How slight the divine intervention it implies
And now, having seen how narrow is the sphere of its operation, see how little infallibility implies in the way of divine intervention: 'God watches over him so as to prevent his making any mistake'. There is no claim there that God tells the Pope anything new. Neither, in point of fact, is there any claim that God tells him anything old, as He could be said to do if He told him once again the same truths He told the Apostles. There is no claim even that God gives the Pope any new light upon these ancient truths. He must find out for himself the truth of a matter about which he proposes to make an infallible decision. To do this the Holy Father has to use all the same means that you and I would use if we were making the same enquiries. And if he wants help, he must go to the same people as we would like to go to. His infallibility does not imply that God gives him any short cut to the solution of his problems. Nothing is claimed beyond this, that when the Holy Father finishes his investigation and imposes his answer on the Church in the way we have described, then God sees to it that that answer will have no falsehood in it.
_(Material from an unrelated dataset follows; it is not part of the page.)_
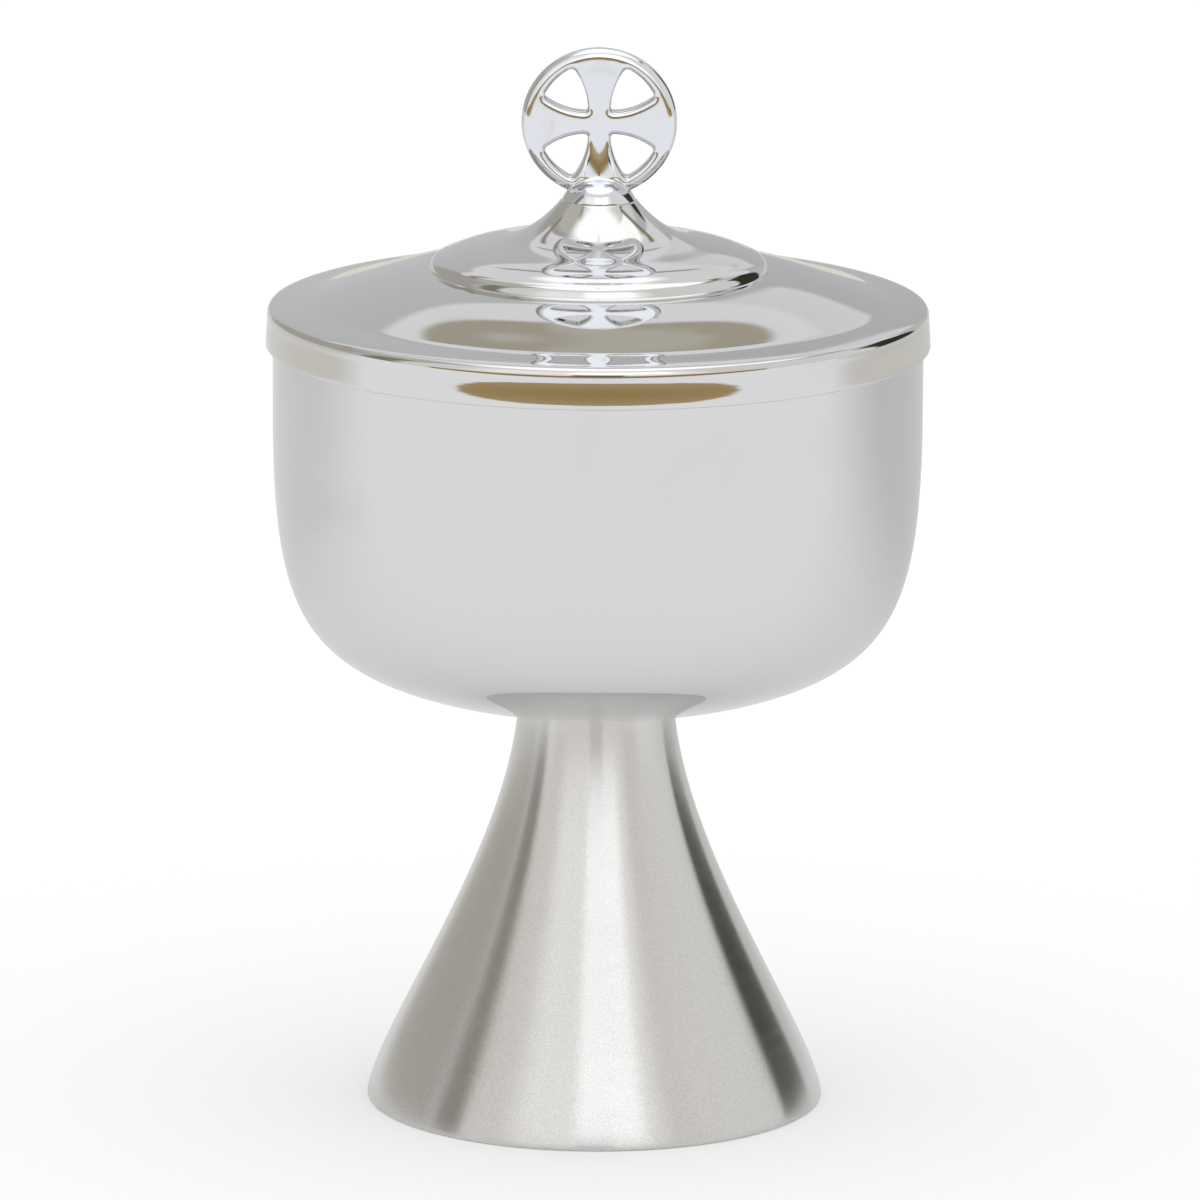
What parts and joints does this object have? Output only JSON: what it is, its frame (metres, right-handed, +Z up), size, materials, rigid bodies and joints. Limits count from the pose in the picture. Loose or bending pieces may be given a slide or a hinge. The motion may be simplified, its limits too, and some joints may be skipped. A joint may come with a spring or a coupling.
{
  "type": "ciborium",
  "caption": "Lidded ciborium: a mirror-polished round bowl on a brushed conical foot, with a domed lid that lifts off and a ring-cross finial.",
  "frame": {"origin": "centre of the flat ring that the foot rests on", "axes": "+Z up along the axis of the vessel; the ring cross faces -Y, and its level arms run along X"},
  "size_m": [0.1206, 0.1206, 0.1952],
  "materials": {
    "polished_vessel": "mirror-polished stainless steel",
    "polished_casting": "cast and hand-polished, with soft edges",
    "brushed_foot": "satin, brushed round the axis",
    "plain_steel": "plain machined steel"
  },
  "bodies": {
    "vessel": {"foot_shell": "brushed_foot", "foot_top_plate": "plain_steel", "bowl_disc": "plain_steel", "stem_stud": "plain_steel", "stem_washer": "plain_steel", "stem_lock_washer": "plain_steel", "stem_nut": "plain_steel", "bowl": "polished_vessel"},
    "lid": {"lid_shell": "polished_vessel", "finial_ring_cross": "polished_casting", "finial_stud": "plain_steel", "finial_washer": "plain_steel", "finial_nut": "plain_steel"}
  },
  "joints": [
    {"name": "lid_lift", "type": "slide", "parent": "vessel", "child": "lid", "axis": [0, 0, 1], "range_m": [0, 0.12]}
  ]
}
To help the imagination of his students when he was lecturing to them about this question of the amount of divine intervention involved in Papal Infallibility, a famous professor in one of the universities in Rome used to point to a statue of St. Gregory. The saint was represented as usual with the Holy Spirit in the form of a dove perched upon his shoulder. The professor's explanation was some thing like this: 'St. Gregory', he said, 'is shown with the Holy Spirit to remind us of the special guidance which he had when writing his books. But, if you like, you can think of our claim that all Popes are infallible as a claim that the Holy Spirit comes and rests like that upon the shoulder of every Pope who is making an infallible decision. As soon as the Holy Father begins to consider this important matter, the Holy Spirit is there, watching. Presumably the Holy Father will take the greatest possible care in his work, and get the best theologians in the Church to give him their advice. They will pool all their knowledge and cheek and recheck one another's conclusions. So it is most unlikely that any mistake will be allowed to pass.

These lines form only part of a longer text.